> **JOB**:
Set down the material once more, exactly as it appears.

________

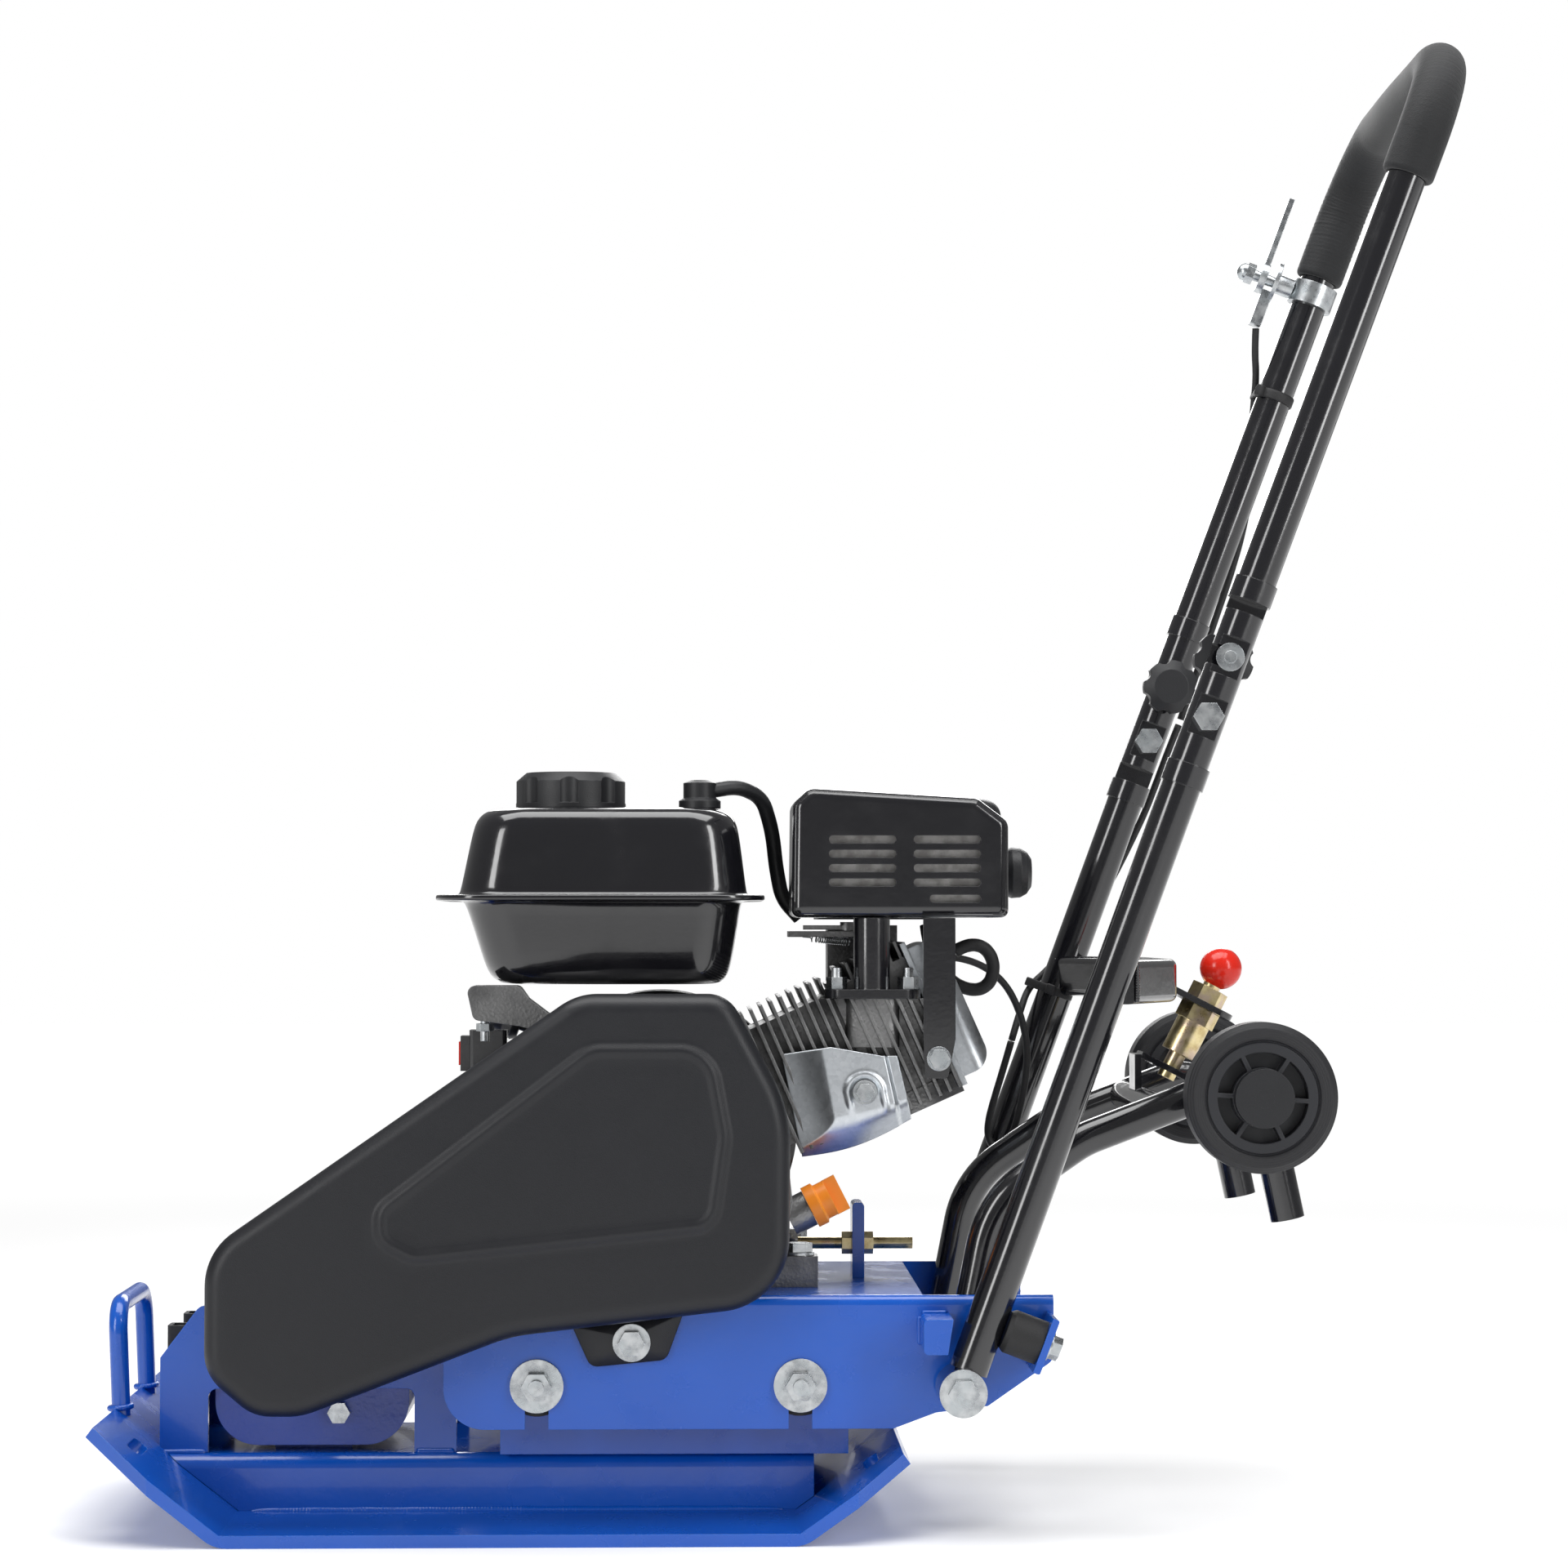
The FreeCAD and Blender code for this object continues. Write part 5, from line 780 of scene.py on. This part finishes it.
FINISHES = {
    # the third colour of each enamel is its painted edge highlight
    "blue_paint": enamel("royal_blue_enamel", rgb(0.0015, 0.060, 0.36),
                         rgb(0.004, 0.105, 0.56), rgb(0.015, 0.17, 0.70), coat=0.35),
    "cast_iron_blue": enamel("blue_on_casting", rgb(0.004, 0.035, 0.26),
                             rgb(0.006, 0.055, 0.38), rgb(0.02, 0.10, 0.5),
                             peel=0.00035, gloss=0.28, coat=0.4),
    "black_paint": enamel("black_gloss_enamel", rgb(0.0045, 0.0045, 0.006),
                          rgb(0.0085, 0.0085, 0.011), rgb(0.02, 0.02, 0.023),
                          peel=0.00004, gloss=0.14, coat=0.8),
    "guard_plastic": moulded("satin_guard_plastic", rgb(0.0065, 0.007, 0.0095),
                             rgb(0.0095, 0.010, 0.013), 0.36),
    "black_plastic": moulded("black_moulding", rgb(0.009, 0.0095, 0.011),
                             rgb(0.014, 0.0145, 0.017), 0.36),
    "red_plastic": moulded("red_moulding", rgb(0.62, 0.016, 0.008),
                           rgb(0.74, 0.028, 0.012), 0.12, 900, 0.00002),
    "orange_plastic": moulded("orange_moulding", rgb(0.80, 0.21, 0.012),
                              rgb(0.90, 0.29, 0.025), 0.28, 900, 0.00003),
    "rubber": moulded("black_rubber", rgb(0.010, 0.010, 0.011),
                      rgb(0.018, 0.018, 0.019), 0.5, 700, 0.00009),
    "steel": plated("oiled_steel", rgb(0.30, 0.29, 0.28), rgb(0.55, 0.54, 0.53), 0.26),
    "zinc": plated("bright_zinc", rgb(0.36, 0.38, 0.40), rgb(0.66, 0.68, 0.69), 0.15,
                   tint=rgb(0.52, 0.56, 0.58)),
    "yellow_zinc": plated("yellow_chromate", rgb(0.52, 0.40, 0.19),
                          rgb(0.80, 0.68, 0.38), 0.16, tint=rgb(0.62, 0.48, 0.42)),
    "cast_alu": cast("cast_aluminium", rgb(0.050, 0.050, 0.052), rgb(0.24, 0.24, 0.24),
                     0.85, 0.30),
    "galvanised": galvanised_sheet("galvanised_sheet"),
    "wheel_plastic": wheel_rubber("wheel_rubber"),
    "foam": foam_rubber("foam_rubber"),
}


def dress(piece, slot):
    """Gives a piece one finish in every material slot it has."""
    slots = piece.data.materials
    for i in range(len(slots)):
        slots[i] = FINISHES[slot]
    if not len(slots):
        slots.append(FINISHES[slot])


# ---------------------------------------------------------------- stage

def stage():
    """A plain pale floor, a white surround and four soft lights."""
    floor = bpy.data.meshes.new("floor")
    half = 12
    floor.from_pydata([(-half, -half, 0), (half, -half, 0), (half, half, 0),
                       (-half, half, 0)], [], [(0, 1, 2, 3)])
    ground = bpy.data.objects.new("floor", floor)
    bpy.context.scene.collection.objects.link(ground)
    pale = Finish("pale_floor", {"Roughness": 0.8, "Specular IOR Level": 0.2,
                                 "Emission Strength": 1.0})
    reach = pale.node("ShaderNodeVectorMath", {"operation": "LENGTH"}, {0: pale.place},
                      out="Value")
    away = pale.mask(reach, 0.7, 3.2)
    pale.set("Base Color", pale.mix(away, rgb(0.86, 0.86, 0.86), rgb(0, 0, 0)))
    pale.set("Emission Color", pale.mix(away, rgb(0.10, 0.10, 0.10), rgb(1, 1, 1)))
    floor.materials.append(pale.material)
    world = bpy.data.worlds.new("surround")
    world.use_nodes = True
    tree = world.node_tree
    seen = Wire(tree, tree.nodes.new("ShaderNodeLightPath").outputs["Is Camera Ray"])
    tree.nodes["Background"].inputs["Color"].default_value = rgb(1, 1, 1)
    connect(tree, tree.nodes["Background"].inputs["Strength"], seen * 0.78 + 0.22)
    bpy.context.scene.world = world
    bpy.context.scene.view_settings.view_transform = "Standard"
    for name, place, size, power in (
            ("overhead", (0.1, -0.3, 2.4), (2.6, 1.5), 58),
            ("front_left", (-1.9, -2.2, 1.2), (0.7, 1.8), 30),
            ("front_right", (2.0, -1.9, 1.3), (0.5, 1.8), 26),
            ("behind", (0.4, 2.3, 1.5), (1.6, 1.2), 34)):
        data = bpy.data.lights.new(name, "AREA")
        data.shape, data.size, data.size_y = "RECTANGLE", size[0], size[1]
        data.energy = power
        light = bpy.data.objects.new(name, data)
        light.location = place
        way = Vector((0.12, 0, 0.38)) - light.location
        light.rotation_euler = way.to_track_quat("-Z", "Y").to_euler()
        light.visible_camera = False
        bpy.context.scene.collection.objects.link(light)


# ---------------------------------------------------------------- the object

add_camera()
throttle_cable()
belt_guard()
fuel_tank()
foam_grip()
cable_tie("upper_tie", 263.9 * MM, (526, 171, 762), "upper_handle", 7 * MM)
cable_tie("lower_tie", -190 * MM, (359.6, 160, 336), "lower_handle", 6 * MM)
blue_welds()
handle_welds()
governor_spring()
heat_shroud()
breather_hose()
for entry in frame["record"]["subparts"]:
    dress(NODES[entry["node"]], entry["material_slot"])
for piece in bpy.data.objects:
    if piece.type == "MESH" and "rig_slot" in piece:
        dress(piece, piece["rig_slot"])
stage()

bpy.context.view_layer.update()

________

> **THE OUTPUT**:
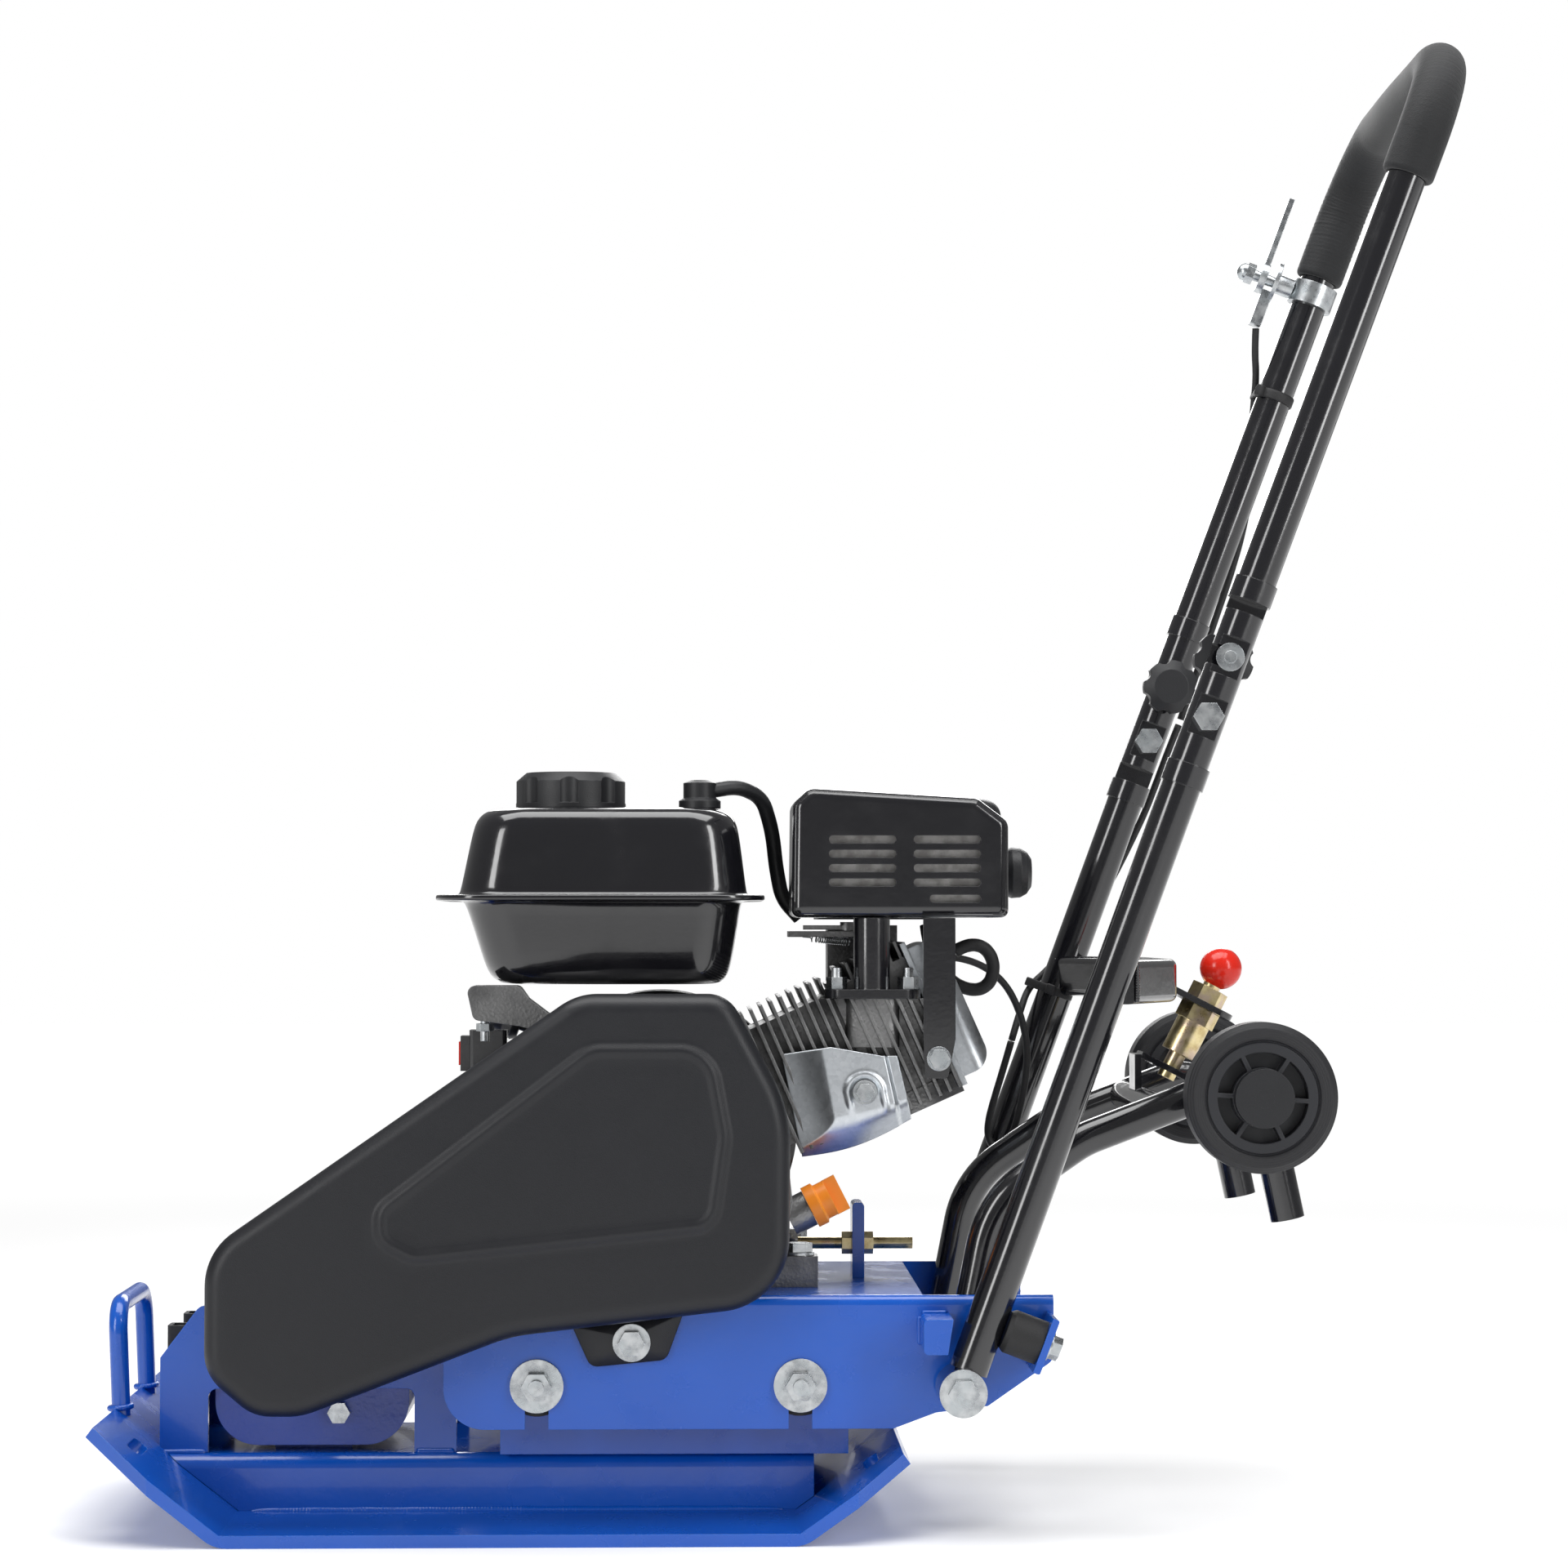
The FreeCAD and Blender code for this object continues. Write part 5, from line 780 of scene.py on. This part finishes it.
FINISHES = {
    # the third colour of each enamel is its painted edge highlight
    "blue_paint": enamel("royal_blue_enamel", rgb(0.0015, 0.060, 0.36),
                         rgb(0.004, 0.105, 0.56), rgb(0.015, 0.17, 0.70), coat=0.35),
    "cast_iron_blue": enamel("blue_on_casting", rgb(0.004, 0.035, 0.26),
                             rgb(0.006, 0.055, 0.38), rgb(0.02, 0.10, 0.5),
                             peel=0.00035, gloss=0.28, coat=0.4),
    "black_paint": enamel("black_gloss_enamel", rgb(0.0045, 0.0045, 0.006),
                          rgb(0.0085, 0.0085, 0.011), rgb(0.02, 0.02, 0.023),
                          peel=0.00004, gloss=0.14, coat=0.8),
    "guard_plastic": moulded("satin_guard_plastic", rgb(0.0065, 0.007, 0.0095),
                             rgb(0.0095, 0.010, 0.013), 0.36),
    "black_plastic": moulded("black_moulding", rgb(0.009, 0.0095, 0.011),
                             rgb(0.014, 0.0145, 0.017), 0.36),
    "red_plastic": moulded("red_moulding", rgb(0.62, 0.016, 0.008),
                           rgb(0.74, 0.028, 0.012), 0.12, 900, 0.00002),
    "orange_plastic": moulded("orange_moulding", rgb(0.80, 0.21, 0.012),
                              rgb(0.90, 0.29, 0.025), 0.28, 900, 0.00003),
    "rubber": moulded("black_rubber", rgb(0.010, 0.010, 0.011),
                      rgb(0.018, 0.018, 0.019), 0.5, 700, 0.00009),
    "steel": plated("oiled_steel", rgb(0.30, 0.29, 0.28), rgb(0.55, 0.54, 0.53), 0.26),
    "zinc": plated("bright_zinc", rgb(0.36, 0.38, 0.40), rgb(0.66, 0.68, 0.69), 0.15,
                   tint=rgb(0.52, 0.56, 0.58)),
    "yellow_zinc": plated("yellow_chromate", rgb(0.52, 0.40, 0.19),
                          rgb(0.80, 0.68, 0.38), 0.16, tint=rgb(0.62, 0.48, 0.42)),
    "cast_alu": cast("cast_aluminium", rgb(0.050, 0.050, 0.052), rgb(0.24, 0.24, 0.24),
                     0.85, 0.30),
    "galvanised": galvanised_sheet("galvanised_sheet"),
    "wheel_plastic": wheel_rubber("wheel_rubber"),
    "foam": foam_rubber("foam_rubber"),
}


def dress(piece, slot):
    """Gives a piece one finish in every material slot it has."""
    slots = piece.data.materials
    for i in range(len(slots)):
        slots[i] = FINISHES[slot]
    if not len(slots):
        slots.append(FINISHES[slot])


# ---------------------------------------------------------------- stage

def stage():
    """A plain pale floor, a white surround and four soft lights."""
    floor = bpy.data.meshes.new("floor")
    half = 12
    floor.from_pydata([(-half, -half, 0), (half, -half, 0), (half, half, 0),
                       (-half, half, 0)], [], [(0, 1, 2, 3)])
    ground = bpy.data.objects.new("floor", floor)
    bpy.context.scene.collection.objects.link(ground)
    pale = Finish("pale_floor", {"Roughness": 0.8, "Specular IOR Level": 0.2,
                                 "Emission Strength": 1.0})
    reach = pale.node("ShaderNodeVectorMath", {"operation": "LENGTH"}, {0: pale.place},
                      out="Value")
    away = pale.mask(reach, 0.7, 3.2)
    pale.set("Base Color", pale.mix(away, rgb(0.86, 0.86, 0.86), rgb(0, 0, 0)))
    pale.set("Emission Color", pale.mix(away, rgb(0.10, 0.10, 0.10), rgb(1, 1, 1)))
    floor.materials.append(pale.material)
    world = bpy.data.worlds.new("surround")
    world.use_nodes = True
    tree = world.node_tree
    seen = Wire(tree, tree.nodes.new("ShaderNodeLightPath").outputs["Is Camera Ray"])
    tree.nodes["Background"].inputs["Color"].default_value = rgb(1, 1, 1)
    connect(tree, tree.nodes["Background"].inputs["Strength"], seen * 0.78 + 0.22)
    bpy.context.scene.world = world
    bpy.context.scene.view_settings.view_transform = "Standard"
    for name, place, size, power in (
            ("overhead", (0.1, -0.3, 2.4), (2.6, 1.5), 58),
            ("front_left", (-1.9, -2.2, 1.2), (0.7, 1.8), 30),
            ("front_right", (2.0, -1.9, 1.3), (0.5, 1.8), 26),
            ("behind", (0.4, 2.3, 1.5), (1.6, 1.2), 34)):
        data = bpy.data.lights.new(name, "AREA")
        data.shape, data.size, data.size_y = "RECTANGLE", size[0], size[1]
        data.energy = power
        light = bpy.data.objects.new(name, data)
        light.location = place
        way = Vector((0.12, 0, 0.38)) - light.location
        light.rotation_euler = way.to_track_quat("-Z", "Y").to_euler()
        light.visible_camera = False
        bpy.context.scene.collection.objects.link(light)


# ---------------------------------------------------------------- the object

add_camera()
throttle_cable()
belt_guard()
fuel_tank()
foam_grip()
cable_tie("upper_tie", 263.9 * MM, (526, 171, 762), "upper_handle", 7 * MM)
cable_tie("lower_tie", -190 * MM, (359.6, 160, 336), "lower_handle", 6 * MM)
blue_welds()
handle_welds()
governor_spring()
heat_shroud()
breather_hose()
for entry in frame["record"]["subparts"]:
    dress(NODES[entry["node"]], entry["material_slot"])
for piece in bpy.data.objects:
    if piece.type == "MESH" and "rig_slot" in piece:
        dress(piece, piece["rig_slot"])
stage()

bpy.context.view_layer.update()